In short, Myanmar that was always against internationalizing the issue seems to have got everything it wanted. It has succeeded in converting a great humanitarian issue into a minor dispute with neighboring Bangladesh.

Bangladesh is worried over overstretched refugee camps becoming a permanent part of Cox’s Bazar region’s landscape. Given the conditions the refugees must fulfill to return and the statements coming from Myanmar, Dhaka’s relief over the agreement may prove premature.

Myanmar said the deal was based on the 1992-1993 repatriation pact between the two countries. This means only those who could present identity documents issued to the Rohingya by governments in the past will be allowed to return. Acceptable identity documents include the currently distributed national verification cards, the now-withdrawn “white cards”, and receipts the Rohingya received for the return of “white cards.”

The refugees have to provide names of family members, previous addresses in Myanmar, birthdates and a statement of voluntary return in the forms they fill out. The 1982 law ties Myanmar citizenship to membership of recognized ethnic groups, an official list that excludes the Rohingya.

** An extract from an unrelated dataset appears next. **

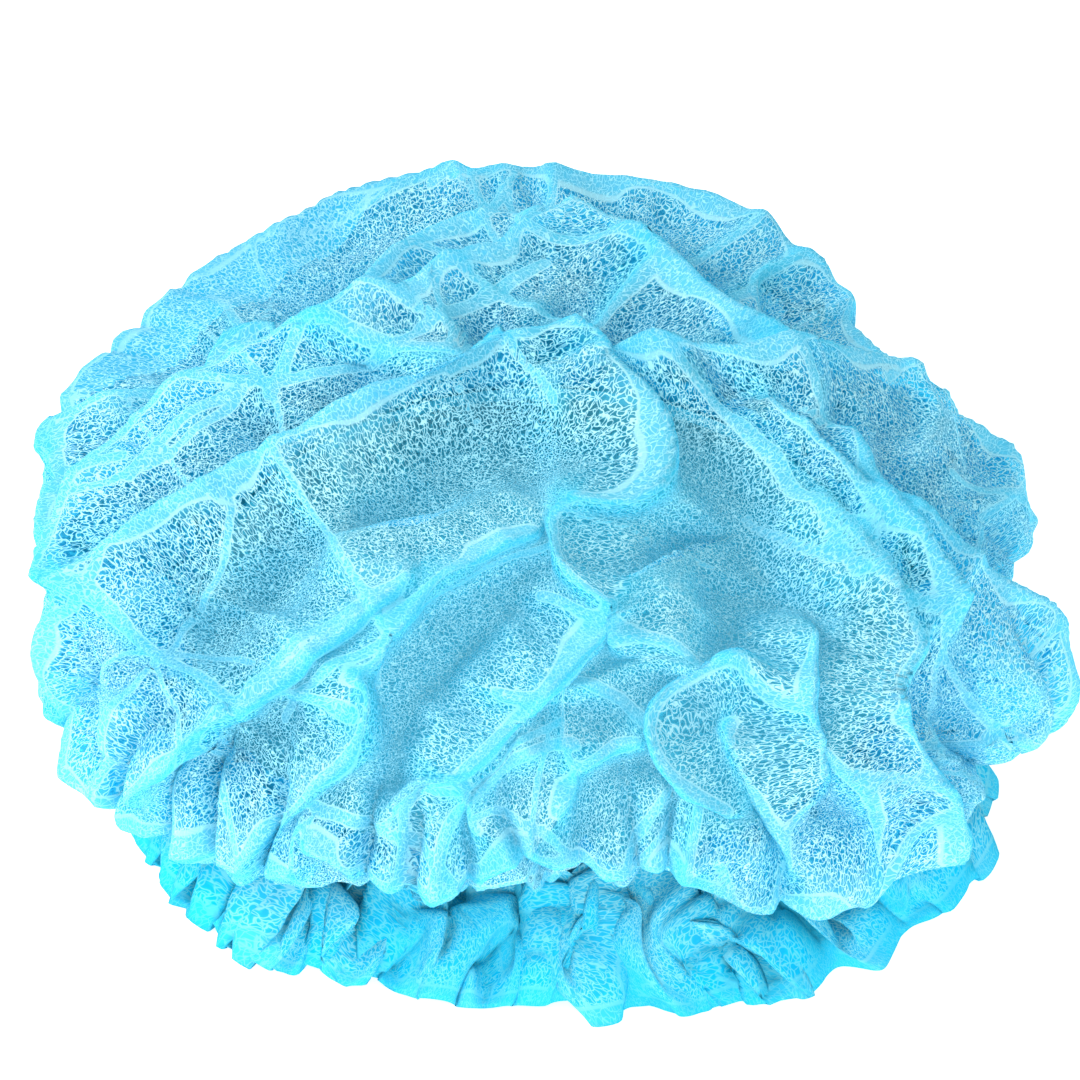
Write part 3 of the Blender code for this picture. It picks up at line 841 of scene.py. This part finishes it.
# Ridges and hollows against the near and the wide smoothing: where they start and are full, in metres, and
# how strong they are. The hollows get painted shade.
RIDGE_NEAR = (0.0002, 0.0022, 0.8)
RIDGE_WIDE = (0.0030, 0.0080, 0.3)
SHADE_IN_NEAR = (0.0002, 0.0018, 0.6)
SHADE_IN_WIDE = (-0.0010, 0.0035, 0.8)
PAINTED_SHADE_SHARE = 0.7
# How deep and blue the cloth is: where it turns under, and in shares of the steep, under and rear masks.
# Under a fold that is partly doubled cloth and partly painted shade; on the rear it is painted shade.
DEEP_FROM = (0.75, 1.0)
STEEP_DEEP = 0.2
FOLD_DEEP = 0.8
CREASE_DEEP = 0.7
REAR_DEEP = 0.2
# How much closer the web is at the crown's middle, where the folds draw its mesh out
WEB_CLOSER = 0.55
# Where the gathered underside starts, in which the web isn't see-through
DENSE_FROM = 0.84


def add_crown(web, closed):
    """The bag as one thin sheet: main folds, the cloth's own buckling, nets of crests, creases and gathers.

    web is the see-through material, and closed is the one for the rear and the gathered underside.
    """
    flat, faces, points, normals, shaped, apart, under, free = shaped_bag(RINGS)
    shaped = shaped + finer(settle_cloth(), RINGS + 1) * free[:, None]
    small, small_shift, crease_apart, crease_under = small_creases(points, normals)
    crest, _ = crumple(flat, CREST_SIZE, 7)
    fine_crest, _ = crumple(flat, FINE_CREST_SIZE, 19)
    down = np.hypot(flat[:, 0], flat[:, 1]) / FLAT_BAG
    right, back = flat[:, 0] / FLAT_BAG, flat[:, 1] / FLAT_BAG
    rear = smooth_step(*REAR_FADE, back - np.interp(right, TOP_LINE_RIGHT, TOP_LINE_BACK))
    calm = (1 - EDGE_CREST_LOSS * smooth_step(*EDGE_CALM, down)) * (1 - REAR_CREST_LOSS * rear)
    crests = CREST_HEIGHT * (crest - CREST_MIDDLE)
    crests = crests + FINE_CREST_HEIGHT * (fine_crest - FINE_CREST_MIDDLE)
    lift = CREASE_SHARE * small * (1 - REAR_CREASE_LOSS * rear) + crests * calm
    around = np.arctan2(flat[:, 0], -flat[:, 1]) * FLAT_BAG
    hung, _ = crumple(np.stack([around, HANG_LENGTH * FLAT_BAG * down], axis=1), HANG_SIZE, 31)
    lift = lift + HANG_HEIGHT * (domed(hung) - HANG_MIDDLE) * smooth_step(*HANG_FROM, down)
    lift = (lift - SUNK) * free
    shaped = shaped + lift[:, None] * normals + small_shift * free[:, None] + mouth_middle()
    piece = mesh_piece("crown_web", shaped, faces, web)
    tilt = 1 - np.einsum("ij,ij->i", quad_normals(shaped, faces), normals)
    steep = smooth_step(*STEEP_FROM, tilt)
    near, wide = (stands_out(shaped, normals, 2 * RINGS + 1, reach) for reach in (NEAR_REACH, WIDE_REACH))
    ridge = np.clip(strength(near, *RIDGE_NEAR) + strength(wide, *RIDGE_WIDE), 0, 1)
    # Painted shade where the cloth lies in below the cloth round it; the rear gets painted shade too
    painted_shade = np.clip(strength(-near, *SHADE_IN_NEAR) + strength(-wide, *SHADE_IN_WIDE), 0, 1)
    painted_shade = PAINTED_SHADE_SHARE * painted_shade * (1 - ridge) * (1 - under) * (1 - rear)
    lines = (apart + REAR_NARROWS * rear, crease_apart + REAR_NARROWS * rear)
    # Bluer cloth where it turns under and where it is steep; below the folds and creases partly doubled cloth
    # and partly painted shade, and on the rear painted shade
    layers_and_shade = (smooth_step(*DEEP_FROM, down), STEEP_DEEP * steep, FOLD_DEEP * under, CREASE_DEEP * crease_under)
    closer = 1 + WEB_CLOSER * (1 - down) ** 2
    add_masks(piece.data, {
        "web": np.concatenate([flat * closer[:, None], np.zeros((len(flat), 1))], axis=1),
        "ridge": ridge * (1 - REAR_RIDGE_LOSS * rear),
        "fold": np.clip(np.minimum.reduce(lines), 0, FAR),
        "steep": steep,
        "layers_and_shade": np.maximum.reduce([*layers_and_shade, REAR_DEEP * rear]),
        "painted_shade": np.maximum(painted_shade, REAR_PAINTED_SHADE * rear),
    })
    piece.data.materials.append(closed)
    dense = (rear > 0.5) | (down > DENSE_FROM)
    piece.data.polygons.foreach_set("material_index", dense[faces[:, 0]].astype(np.int32))
    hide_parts("crown")
    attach(piece, "root")
    return piece


# The frill's grid: squares along a lobe and across the frill, and those of its hem, which is turned under
LOBE_STEPS = 34
FRILL_ROWS = 40
HEM_ROWS = 4
HEM = 0.004
HEM_DROP = 0.0008
HEM_SLOPE = 0.0006
# From a seeded draw for each lobe: how high it is, how far out, how bulged, how leant, how much its edge
# lifts and how high it is joined to the next
LOBE_SEED = 5
LOBE_HEIGHT = (0.80, 1.35)
LOBE_REACH = (0.000, 0.006)
LOBE_BULGE = (0.0040, 0.0085)
LOBE_LEAN = (-0.0110, 0.0110)
LOBE_EDGE = (0.000, 0.006)
LOBE_JOINED = (-0.35, 0.90)
# How round a lobe is across and from the elastic to the hem, and how high the rear lobes are beside the
# front ones
LOBE_ACROSS = 2.6
LOBE_ALONG = 3.0
REAR_LOBES = 0.6
# How far a pleat's line wanders, in pleats, and over which distance
WANDER = 0.45
WANDER_SIZE = 0.040
# The gathers and dents of the frill's cloth: sizes, heights, and the share of their length that the gathers
# keep
GATHER_SIZE = 0.017
GATHER_HEIGHT = 0.0045
GATHER_LENGTH = 0.45
DENT_SIZE = 0.034
DENT_HEIGHT = 0.0065
# The slow unevenness of the frill's edge: its size and how far out it goes
WAVE_SIZE = 0.045
WAVE_REACH = 0.0016
# A lobe's flank: where it lies from the lobe's middle, in pleats, how wide a lobe is, and half its pale band
FLANK_AT = 0.34
FLANK_WIDTH = 0.026
FLANK_BAND = 0.0015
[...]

The requirements for identification documents has been a contentious issue for the Rohingya. Amnesty International released a report this week accusing Myanmar of effectively denying citizenship to Rohingya on the basis of their ethnicity, including engaging “in an active policy of depriving Rohingya of vital identity and residency documentation”. This includes blocking newborn babies from household lists.

A statement by Myanmar’s commander in chief, Senior Gen. Min Aung Hlaing, last week gives an idea of the shape of things to come. “The situation must be acceptable for both local Rakhine ethnic people and Bengalis, and emphasis must be placed on wish of local Rakhine ethnic people who are real Myanmar citizens,” he said. His use of the term Bengali for the Rohingya means that in the eyes of Myanmar authorities, they are still illegal immigrants. Then there is the so-called friction between the civilian government and the army in Myanmar. The signing took place on Thursday after a meeting between Myanmar’s civilian leader Aung San Suu Kyi and Bangladesh Foreign Minister Abul Hassan Mahmood Ali in Naypyitaw. But when things go wrong, Suu Kyi can very well play the role of someone paralyzed into inaction by an all-powerful military’s intimidating tactics.

Surprisingly, China, the mediator, has no idea of the real nature of the peril facing the Rohingya. Wang Yi thinks poverty, not the blind hatred of Myanmar’s Buddhists toward Muslims, is the root cause of the problem. According to this reasoning, all that is needed for harmony and peace to reign in Rakhine state are poverty alleviation efforts supported by the international community. If only the problems were that simple!